2008 Joint Meeting of The Geological Society of America, Soil Science Society of America, American Society of Agronomy, Crop Science Society of America, Gulf Coast Association of Geological Societies with the Gulf Coast Section of SEPM

Paper No. 10
Presentation Time: 8:00 AM-4:45 PM

Sediments of Kaw Lake, a Glacier-Dammed Lake in Kansas


OVIATT, Charles G.1, SPENCER, Joel Q.G.2, MCLAUCHLAN, Kendra K.3, VEROSUB, Kenneth L.4 and BRUESEKE, Matthew2, (1)Department of Geology, Kansas State University, Manhattan, KS 66506, (2)Geology, Kansas State Univ, Manhattan, KS 66506, (3)Geography, Kansas State Univ, Manhattan, KS 66506, (4)Earth and Planetary Sciences, UC Davis, One Shields Ave, Davis, CA 95616, joviatt@ksu.edu

As described by Todd (1918, Ks Acad Sci Trans), at the maximum extent of the so-called Kansan glaciation, the continental ice sheet flowed into the northeastern corner of Kansas and dammed the valley of the Kansas River. Upstream from the ice dam Kaw Lake formed as the Kansas River and its tributaries were backed up. Kaw Lake sediments are preserved in a buried-valley fill on the campus of Kansas State University in Manhattan, KS, and we cored them in April, 2008. The goals of our work are to determine the paleoenvironment at the time of deposition and the age the lake sediments.
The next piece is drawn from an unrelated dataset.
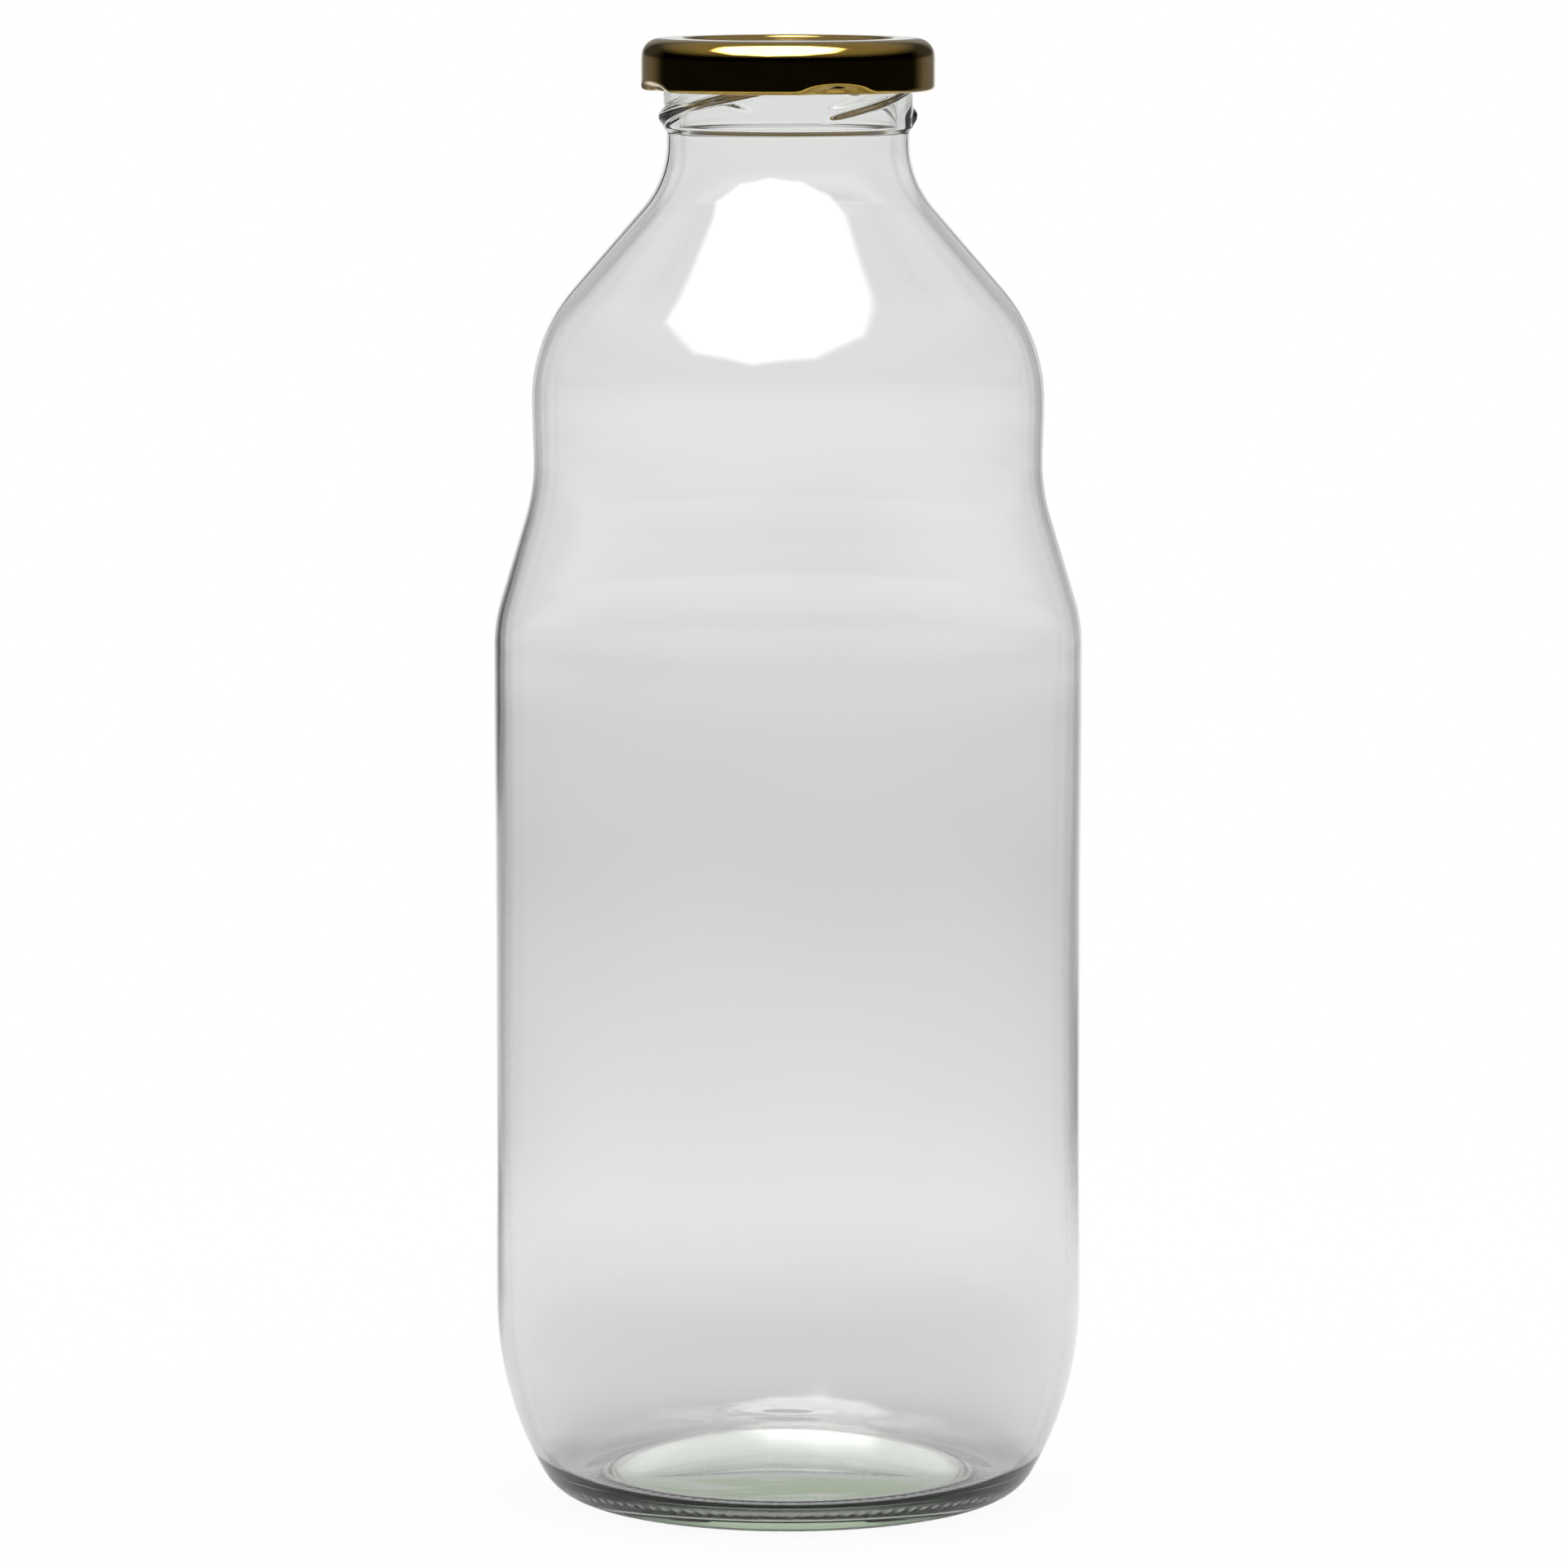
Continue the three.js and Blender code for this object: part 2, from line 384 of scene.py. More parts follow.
@dataclass(frozen=True)
class GoldLacquer:
    """Bright tinplate under a stoved gold lacquer.

    The eye sees a mirror-like metal with a deep yellow cast, a fine rolled grain in its reflections, and a
    slightly uneven film, as thick lacquer gathers in the hollows.
    """

    sheen: Sheen
    thin: str = "#C2A24C"  # where the film is thin
    thick: str = "#A9842F"  # where it gathers
    grain: float = 0.9  # spacing of the rolling lines, drawn coarser than real so that they show
    film: float = 5.0  # size of the patches of film
    grain_depth: float = 0.002
    film_depth: float = 0.01
    coat: float = 0.35
    coat_roughness: float = 0.04
    coat_ior: float = 1.5  # of a stoved lacquer

    def make(self) -> bpy.types.Material:
        """Builds the material.

        Returns:
            The lacquered tinplate.
        """
        metal = bpy.data.materials.new(f"gold_lacquered_tinplate_{self.sheen.name.lower()}")
        tree = clean_tree(metal)
        where = place(tree, "ShaderNodeTexCoord").outputs["Object"]
        film = place(tree, "ShaderNodeTexNoise", None, {"Vector": where, "Scale": 1 / (self.film * MM), "Detail": 2.0})
        tint = place(
            tree,
            "ShaderNodeMix",
            COLOURS,
            {"Factor": film.outputs[0], "A": linear(self.thin), "B": linear(self.thick)},
        )
        drawn = place(tree, "ShaderNodeMapping", None, {"Vector": where, "Scale": (1 / (self.grain * MM), 60.0, 60.0)})
        rolled = place(
            tree,
            "ShaderNodeTexNoise",
            None,
            {"Vector": drawn.outputs[0], "Scale": 1.0, "Detail": 4.0, "Roughness": 0.7},
        )
        gloss = self.sheen.value
        rough = place(tree, "ShaderNodeMapRange", None, span(rolled.outputs[0], 0.3, 0.7, gloss * 0.8, gloss * 1.3))
        lines = place(
            tree,
            "ShaderNodeBump",
            None,
            {"Height": rolled.outputs[0], "Strength": 0.3, "Distance": self.grain_depth * MM},
        )
        skin = place(
            tree,
            "ShaderNodeBump",
            None,
            {
                "Height": film.outputs[0],
                "Strength": 0.3,
                "Distance": self.film_depth * MM,
                "Normal": lines.outputs[0],
            },
        )
        shell = place(
            tree,
            "ShaderNodeBsdfPrincipled",
            None,
            {
                "Base Color": tint.outputs["Result"],
                "Metallic": 1.0,
                "Roughness": rough.outputs[0],
                "Normal": skin.outputs[0],
                "Coat Weight": self.coat,
                "Coat Roughness": self.coat_roughness,
                "Coat IOR": self.coat_ior,
            },
        )
        place(tree, "ShaderNodeOutputMaterial", None, {"Surface": shell.outputs[0]})
        return metal


@dataclass(frozen=True)
class SealCompound:
    """Soft PVC sealing compound, flowed in as a paste and stoved.

    The eye sees an off-white, slightly waxy ring with a faint orange peel.
    """

    colour: str = "#E4DFD0"
    shade: str = "#D3CCB8"
    peel: float = 0.7  # size of the orange peel
    peel_depth: float = 0.04
    cloud: float = 6.0  # size of the uneven patches of colour
    ior: float = 1.53

    def make(self) -> bpy.types.Material:
        """Builds the material.

        Returns:
            The sealing compound.
        """
        paste = bpy.data.materials.new("pvc_sealing_compound")
        tree = clean_tree(paste)
        where = place(tree, "ShaderNodeTexCoord").outputs["Object"]
        peel = place(tree, "ShaderNodeTexNoise", None, {"Vector": where, "Scale": 1 / (self.peel * MM), "Detail": 3.0})
        cloud = place(
            tree, "ShaderNodeTexNoise", None, {"Vector": where, "Scale": 1 / (self.cloud * MM), "Detail": 2.0}
        )
        tint = place(
            tree,
            "ShaderNodeMix",
            COLOURS,
            {"Factor": cloud.outputs[0], "A": linear(self.colour), "B": linear(self.shade)},
        )
        rough = place(tree, "ShaderNodeMapRange", None, span(peel.outputs[0], 0.0, 1.0, 0.42, 0.62))
        bump = place(
            tree,
            "ShaderNodeBump",
            None,
            {"Height": peel.outputs[0], "Strength": 0.5, "Distance": self.peel_depth * MM},
        )
        shell = place(
            tree,
            "ShaderNodeBsdfPrincipled",
            None,
            {
                "Base Color": tint.outputs["Result"],
                "Roughness": rough.outputs[0],
                "IOR": self.ior,
                "Normal": bump.outputs[0],
                "Subsurface Weight": 0.15,
                "Subsurface Radius": (1.0, 0.8, 0.6),
                "Subsurface Scale": 0.4 * MM,
            },
        )
        place(tree, "ShaderNodeOutputMaterial", None, {"Surface": shell.outputs[0]})
        return paste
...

The total length of the core is 65 ft (18 m), including approximately 15 ft (4.6 m) of loess at the top that overlie 50 ft (15 m) of lake sediments. The lake sediments consist of silty clay, silt, and fine sand, and bedding is disrupted in soft-sediment deformation. In rare cases where undisturbed bedding is preserved, it consists of horizontal lamination and starved-ripple lamination. Below about 27 ft (8 m) the lake sediments are gray; above that depth they are oxidized pale brown.

Analyses include grain size, sand petrography (and provenance), environmental magnetism, carbonate content, organic-matter concentration, pollen, optically stimulated luminescence, and paleomagnetism. Preliminary results suggest that the lake sediments have normal magnetic polarity and are likely younger than 780 ka.